Malaysia will see higher demand for steel for civil works as the construction sector is expected to grow by 3.7% in 2020, up from the estimated 1.7% for 2019, the Ministry of Finance said, citing “acceleration and revival of mega projects as well as building of affordable homes.”
Among the revived mega infrastructure projects is the 640 km-long East Coast Rail Link project, which resumed work on July 25 after a year-long suspension. The bulk of domestic demand for Malaysian steelmakers will likely come from construction of the 20 stations planned for the rail project as there is no rail maker in Malaysia.
As of October, the ECRL project is on track for completion by the end of 2026, Darwis Abdul Razak, chief executive officer of Malaysia Rail Link, said.
“Current work covers 17 locations and will be expanded to 27 locations before the year-end,” he said.
Over Q4, tender packages are expected to be issued for civil works (excluding tunnel works) involving a 223-km length from Dungun to Mentakab.
“…works for Section B (Dungun to Mentakab) is targeted to peak by the third quarter of next year once the land acquisition process is completed. By then, ongoing works along the 223 km-stretch, which includes tunneling works at 23 locations and 39 km of viaducts at 65 locations, will progress smoothly,” Razak said.
In addition to ECRL, other projects such as the Light Rail Transit 3, Mass Rail Transit 2, Electrified Double Track Gemas-Johor Bahru, Klang Valley Double Track Phase 2, Central Spine Road, Pan Borneo Highway and Coastal Highway in Sarawak are expected to boost Malaysia’s civil engineering segment, the ministry said.
Malaysia plans to allocate MR1.1 billion in 2020 for various infrastructure projects and MR1.6 billion to build new hospitals.
“The government would provide support for the construction of primary infrastructure, while the private sector will invest in critical business assets…,” Lim Guan Eng, minister of finance, said.
Bank Negara Malaysia’s enhancement of its Fund for Affordable Homes “will enable first-time house buyers to enjoy a lower monthly commitment of up to 20%, which in turn will support the (residential) subsector,” the ministry said. Since September 1, the limit on household gross income to be eligible for the fund was nearly doubled to MR4,360 from MR2,300.
Amid the expected growth in the construction sector, Malaysia took steps to stem imports of surplus steel into the country, especially rebar.

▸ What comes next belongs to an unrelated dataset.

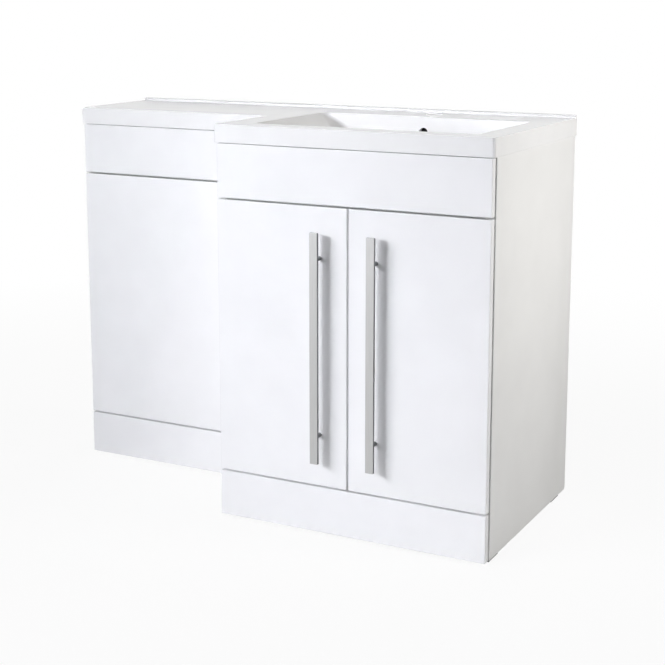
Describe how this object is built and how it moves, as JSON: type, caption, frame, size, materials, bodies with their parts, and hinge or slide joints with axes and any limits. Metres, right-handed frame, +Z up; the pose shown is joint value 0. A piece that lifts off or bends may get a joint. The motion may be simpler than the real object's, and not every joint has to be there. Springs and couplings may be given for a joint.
{
  "type": "toilet and basin combination unit",
  "caption": "L-shaped bathroom unit: a two-door vanity cabinet with a cast basin top that runs on over a shallow cabinet for a back-to-wall toilet and its cistern.",
  "frame": {"origin": "on the floor, in the middle of the unit's width and of its depth over the handles", "axes": "+X to the right along the wall, +Y back to the wall, +Z up"},
  "size_m": [1.1, 0.506, 0.833],
  "materials": {
    "gelcoat_top": "white gloss gelcoat on cast stone resin",
    "gloss_front": "white gloss lacquer on MDF",
    "white_board": "white satin melamine on chipboard",
    "brushed_handle": "satin brushed",
    "hinge_steel": "nickel plated, pressed",
    "zinc_fittings": "bright zinc plated",
    "dark_plastic": "moulded nylon, matt",
    "white_plastic": "moulded, matt",
    "clear_pad": "soft clear polyurethane",
    "beech": "fluted beech dowel"
  },
  "bodies": {
    "unit": {"basin_top": "gelcoat_top", "overflow_duct": "dark_plastic", "vanity_side_left": "white_board", "vanity_side_right": "white_board", "vanity_base": "white_board", "vanity_front_rail": "white_board", "vanity_back_rail_top": "white_board", "vanity_back_rail_low": "white_board", "vanity_shelf": "white_board", "shelf_pins": "zinc_fittings", "vanity_fascia": "gloss_front", "vanity_plinth": "gloss_front", "wc_side_left": "white_board", "wc_side_right": "white_board", "wc_top_rail": "white_board", "wc_mid_rail": "white_board", "wc_base_rail": "white_board", "wc_back_rail_top": "white_board", "wc_back_rail_low": "white_board", "access_panel_sockets": "white_plastic", "wc_front_panel": "gloss_front", "wc_plinth": "gloss_front", "front_spacers": "white_plastic", "front_screws": "zinc_fittings", "corner_blocks": "white_plastic", "glides_vanity": "dark_plastic", "glides_wc": "dark_plastic", "linking_bolts": "zinc_fittings", "linking_sleeves": "zinc_fittings", "wall_brackets": "zinc_fittings", "wall_bracket_screws": "zinc_fittings", "dowels": "beech", "cam_discs": "zinc_fittings", "cam_bolts": "zinc_fittings", "hinge_arms_left": "hinge_steel", "hinge_plates_left": "hinge_steel", "hinge_screws_left": "hinge_steel", "hinge_arms_right": "hinge_steel", "hinge_plates_right": "hinge_steel", "hinge_screws_right": "hinge_steel"},
    "left_door": {"door_left": "gloss_front", "handle_bar_left": "brushed_handle", "handle_posts_left": "brushed_handle", "handle_screws_left": "zinc_fittings", "hinge_cups_left": "hinge_steel", "hinge_pins_left": "hinge_steel", "cup_screws_left": "hinge_steel", "door_buffers_left": "clear_pad"},
    "right_door": {"door_right": "gloss_front", "handle_bar_right": "brushed_handle", "handle_posts_right": "brushed_handle", "handle_screws_right": "zinc_fittings", "hinge_cups_right": "hinge_steel", "hinge_pins_right": "hinge_steel", "cup_screws_right": "hinge_steel", "door_buffers_right": "clear_pad"},
    "access_panel": {"wc_access_panel": "gloss_front", "access_panel_studs": "white_plastic"}
  },
  "joints": [
    {"name": "right_door_hinge", "type": "hinge", "parent": "unit", "child": "right_door", "pos_m": [0.537, -0.217, 0.3885], "axis": [0, 0, 1], "range_deg": [0, 105]},
    {"name": "left_door_hinge", "type": "hinge", "parent": "unit", "child": "left_door", "pos_m": [-0.043, -0.217, 0.3885], "axis": [0, 0, -1], "range_deg": [0, 105]},
    {"name": "access_panel_pull", "type": "slide", "parent": "unit", "child": "access_panel", "axis": [0, -1, 0], "range_m": [0, 0.03]}
  ]
}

Malaysia has slapped provisional antidumping duties on rebar from Singapore and Turkey. The duties of zero to 20.09%, are effective for 120 days from September 23, pending a final determination expected before January 21, 2020.
Long steel products totaled 5.35 million mt and comprised 57% of the country’s total steel consumption in 2017, data from the Malaysian Iron and Steel Industry Federation showed.